Your instructions :: Write out all the data again, exactly as it stands.

Material provided ::
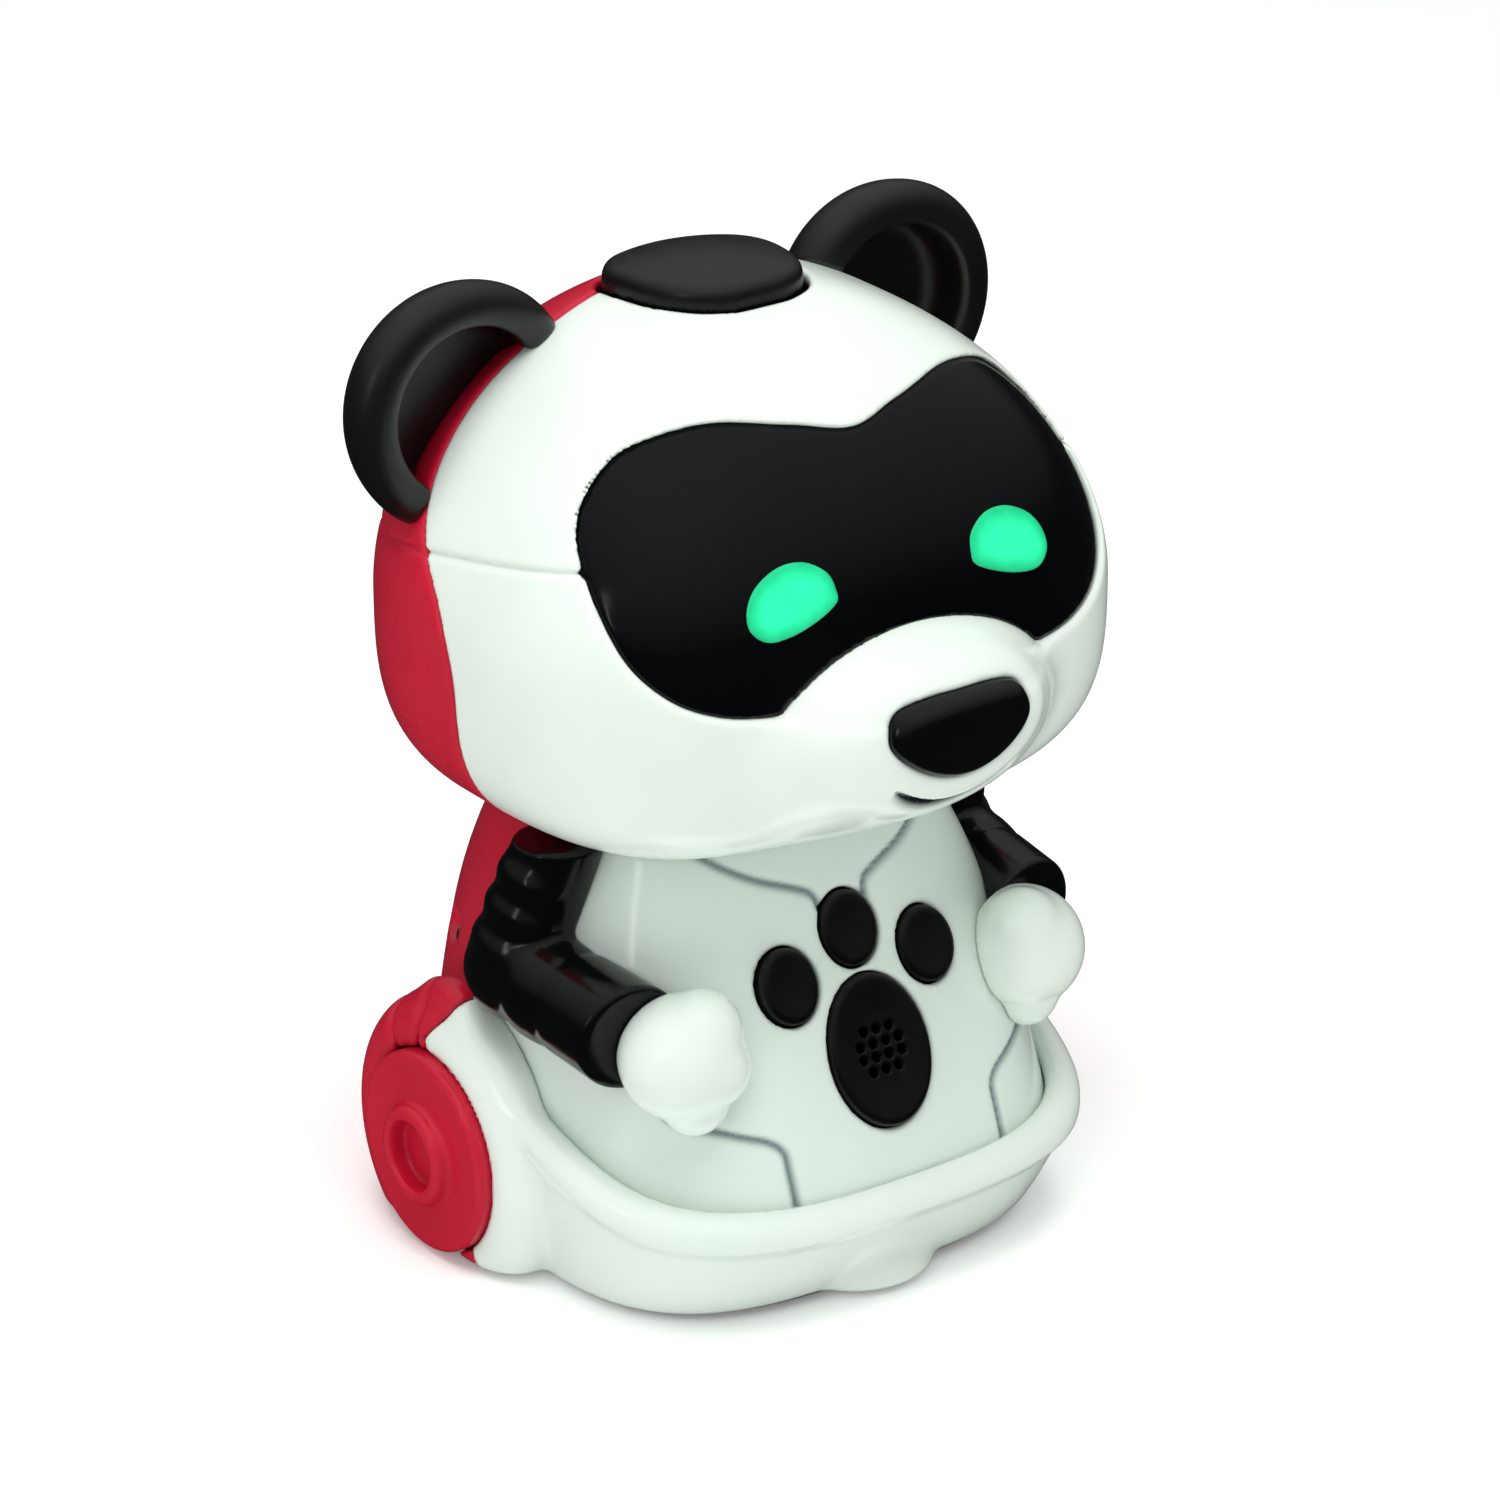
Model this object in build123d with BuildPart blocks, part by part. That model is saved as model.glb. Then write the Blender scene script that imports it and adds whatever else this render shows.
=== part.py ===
from build123d import *
import os
from math import cos, pi, radians, sin

# Panda-shaped two-wheeled robot.  Millimetres.
# Origin: on the floor under the middle of the robot.  +Z is up, the face looks along -Y,
# and +X is the robot's own left-hand side.

# ---------------------------------------------------------------- driving dimensions
WALL = 2.2                # wall of the head, torso and base mouldings
SKIN_GAP = 0.15           # gap between mouldings that meet
BUTTON_GAP = 0.4          # gap round the sprung buttons

# Head: a rounded form, boxier at the front and flatter below.
HEAD_HALF_WIDTH = 55.0
HEAD_Y = 9.0
HEAD_FRONT = 53.0
HEAD_BACK = 48.0
HEAD_Z = 107.5
HEAD_UP = 48.8
HEAD_DOWN = 34.3
HEAD_PLAN_FRONT = 3.3     # exponents of the superellipses
HEAD_PLAN_BACK = 2.0
HEAD_SIDE_UP = 1.92
HEAD_SIDE_DOWN = 3.4
HEAD_LEVELS = (-0.985, -0.94, -0.8, -0.55, -0.2, 0.2, 0.5, 0.72, 0.88, 0.97)
CROWN_SEAM_Z = 121.5      # height of the seam round the head, at HEAD_Y
CROWN_SEAM_TILT = 9.4     # degrees, rising to the front

NECK_RADIUS = 18.0
NECK_Y = 8.5

# Torso: (height, half width, front, back) of its sections, measured from TORSO_Y.
TORSO_Y = 8.5
TORSO_SECTIONS = (
    (18.6, 45.0, 52.2, 42.0),
    (30.5, 43.5, 47.8, 42.0),
    (45.5, 41.0, 41.8, 40.5),
    (58.5, 37.5, 35.6, 38.0),
    (72.9, 31.5, 28.5, 33.0),
)
TORSO_PLAN_FRONT = 3.0
TORSO_PLAN_BACK = 2.3
TORSO_SPLIT_Y = 3.0

# Base: a boat-like skirt below a rim, with a round fender over each wheel.
BASE_Y = 2.0
BASE_BOTTOM_Z = 1.2
SKIRT_TOP_Z = 13.5
SKIRT_BOTTOM = (43.0, 40.0, 45.0)     # half width, front, back
SKIRT_TOP = (46.0, 46.6, 47.5)
RIM = (47.6, 48.8, 48.5)
BASE_PLAN = 3.2
RIM_TOP = ((-48, 20.5), (-30, 24.0), (-15, 28.0), (-2, 32.5), (5, 40.0), (10, 45.0), (16, 46.0),
           (23, 42.5), (31, 34.5), (39, 25.0), (46, 17.0), (52, 14.0))
FENDER_RADIUS = 25.0
FENDER_INNER_X = 37.0
FENDER_OUTER_X = 49.2
FENDER_EDGE = 6.0

# Running gear.
AXLE_Y = 15.1
AXLE_Z = 17.3
AXLE_RADIUS = 1.5
TYRE_RADIUS = 17.3
TYRE_INNER_RADIUS = 14.6
TYRE_X = (45.9, 49.0)
DISC_RADIUS = 16.65
DISC_X = (49.5, 52.7)
HUB_X = 54.2
HUB_RING_RADIUS = 8.0
HUB_RECESS_RADIUS = 6.0
HUB_BOSS_RADIUS = 4.0
HUB_BOSS_X = 40.5
RUNNING_GAP = 0.05        # radial clearance of a shaft in its bush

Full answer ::
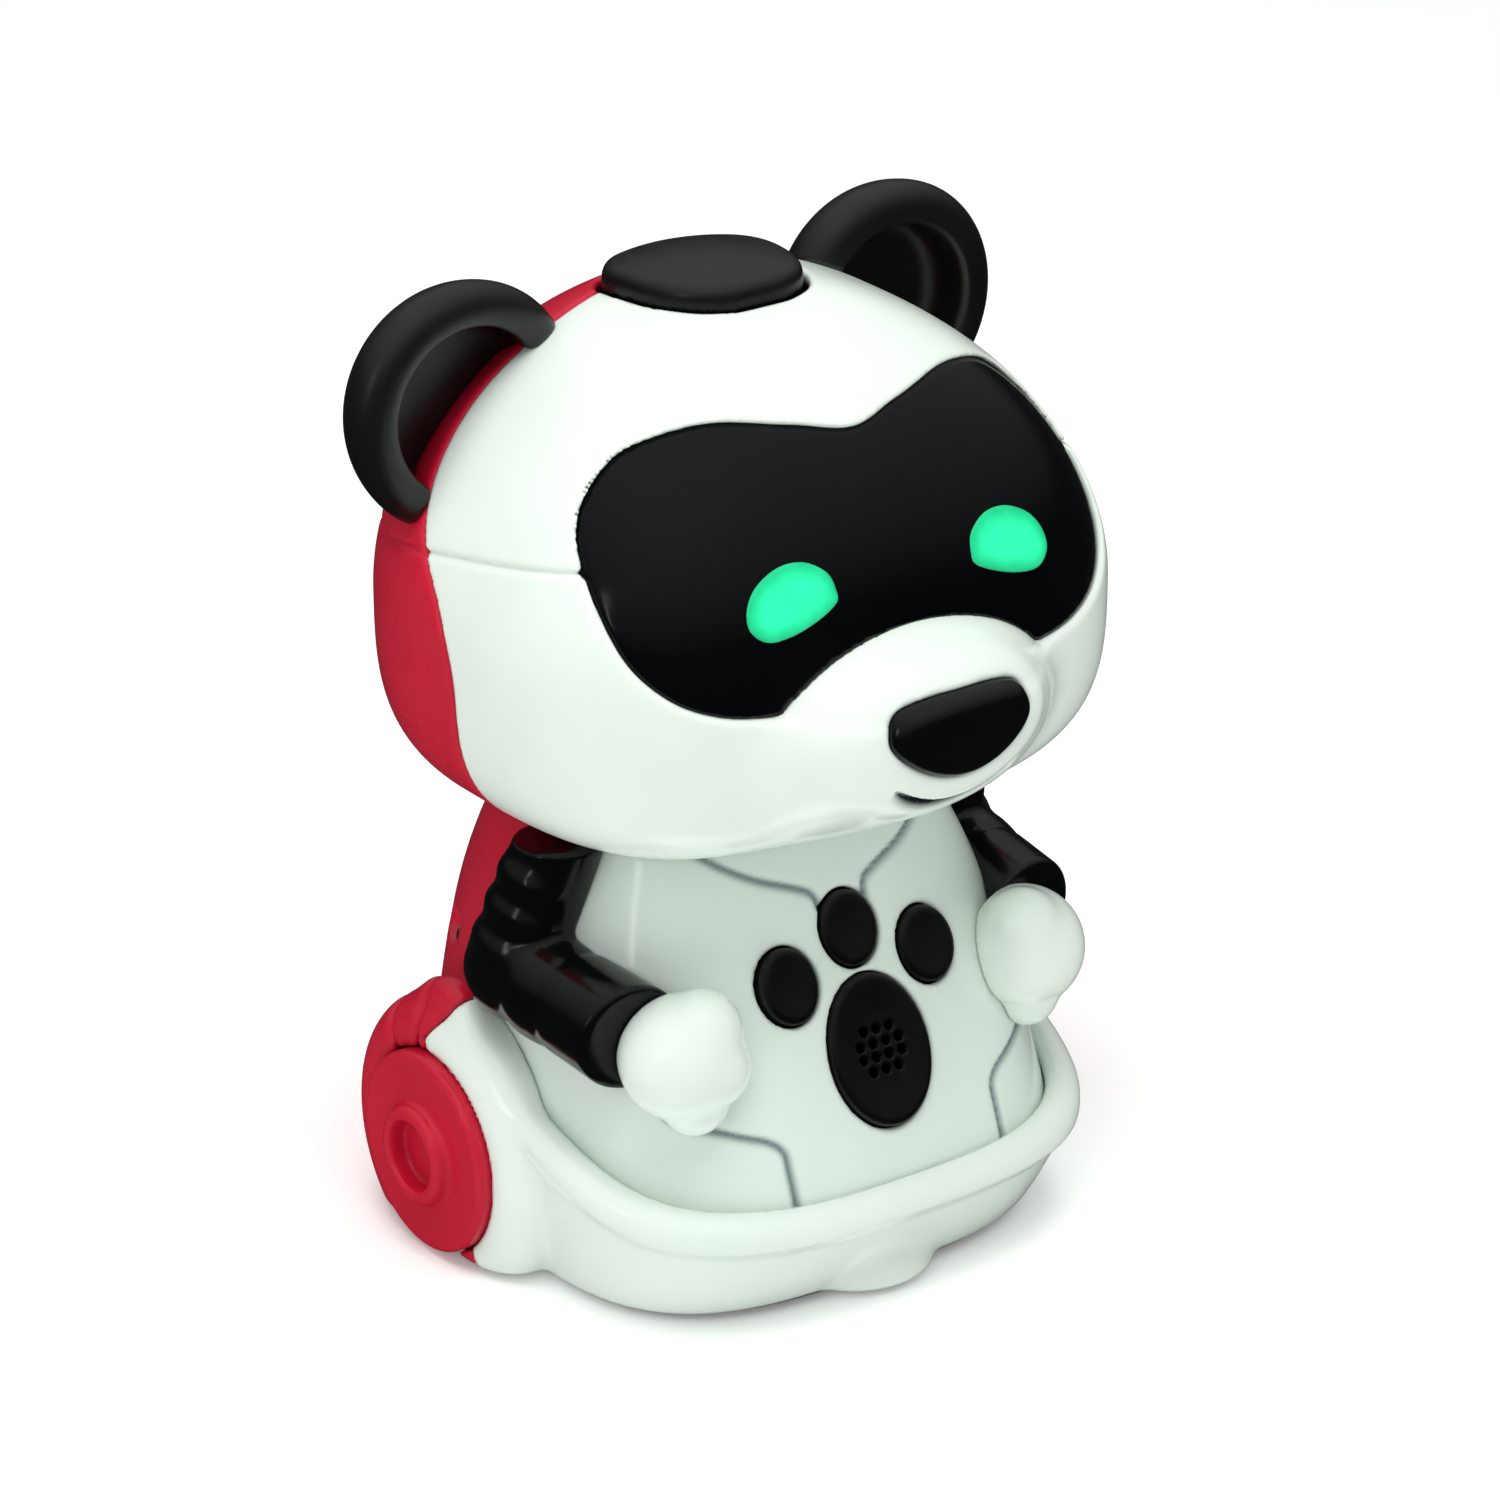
Model this object in build123d with BuildPart blocks, part by part. That model is saved as model.glb. Then write the Blender scene script that imports it and adds whatever else this render shows.
=== part.py ===
from build123d import *
import os
from math import cos, pi, radians, sin

# Panda-shaped two-wheeled robot.  Millimetres.
# Origin: on the floor under the middle of the robot.  +Z is up, the face looks along -Y,
# and +X is the robot's own left-hand side.

# ---------------------------------------------------------------- driving dimensions
WALL = 2.2                # wall of the head, torso and base mouldings
SKIN_GAP = 0.15           # gap between mouldings that meet
BUTTON_GAP = 0.4          # gap round the sprung buttons

# Head: a rounded form, boxier at the front and flatter below.
HEAD_HALF_WIDTH = 55.0
HEAD_Y = 9.0
HEAD_FRONT = 53.0
HEAD_BACK = 48.0
HEAD_Z = 107.5
HEAD_UP = 48.8
HEAD_DOWN = 34.3
HEAD_PLAN_FRONT = 3.3     # exponents of the superellipses
HEAD_PLAN_BACK = 2.0
HEAD_SIDE_UP = 1.92
HEAD_SIDE_DOWN = 3.4
HEAD_LEVELS = (-0.985, -0.94, -0.8, -0.55, -0.2, 0.2, 0.5, 0.72, 0.88, 0.97)
CROWN_SEAM_Z = 121.5      # height of the seam round the head, at HEAD_Y
CROWN_SEAM_TILT = 9.4     # degrees, rising to the front

NECK_RADIUS = 18.0
NECK_Y = 8.5

# Torso: (height, half width, front, back) of its sections, measured from TORSO_Y.
TORSO_Y = 8.5
TORSO_SECTIONS = (
    (18.6, 45.0, 52.2, 42.0),
    (30.5, 43.5, 47.8, 42.0),
    (45.5, 41.0, 41.8, 40.5),
    (58.5, 37.5, 35.6, 38.0),
    (72.9, 31.5, 28.5, 33.0),
)
TORSO_PLAN_FRONT = 3.0
TORSO_PLAN_BACK = 2.3
TORSO_SPLIT_Y = 3.0

# Base: a boat-like skirt below a rim, with a round fender over each wheel.
BASE_Y = 2.0
BASE_BOTTOM_Z = 1.2
SKIRT_TOP_Z = 13.5
SKIRT_BOTTOM = (43.0, 40.0, 45.0)     # half width, front, back
SKIRT_TOP = (46.0, 46.6, 47.5)
RIM = (47.6, 48.8, 48.5)
BASE_PLAN = 3.2
RIM_TOP = ((-48, 20.5), (-30, 24.0), (-15, 28.0), (-2, 32.5), (5, 40.0), (10, 45.0), (16, 46.0),
           (23, 42.5), (31, 34.5), (39, 25.0), (46, 17.0), (52, 14.0))
FENDER_RADIUS = 25.0
FENDER_INNER_X = 37.0
FENDER_OUTER_X = 49.2
FENDER_EDGE = 6.0

# Running gear.
AXLE_Y = 15.1
AXLE_Z = 17.3
AXLE_RADIUS = 1.5
TYRE_RADIUS = 17.3
TYRE_INNER_RADIUS = 14.6
TYRE_X = (45.9, 49.0)
DISC_RADIUS = 16.65
DISC_X = (49.5, 52.7)
HUB_X = 54.2
HUB_RING_RADIUS = 8.0
HUB_RECESS_RADIUS = 6.0
HUB_BOSS_RADIUS = 4.0
HUB_BOSS_X = 40.5
RUNNING_GAP = 0.05        # radial clearance of a shaft in its bush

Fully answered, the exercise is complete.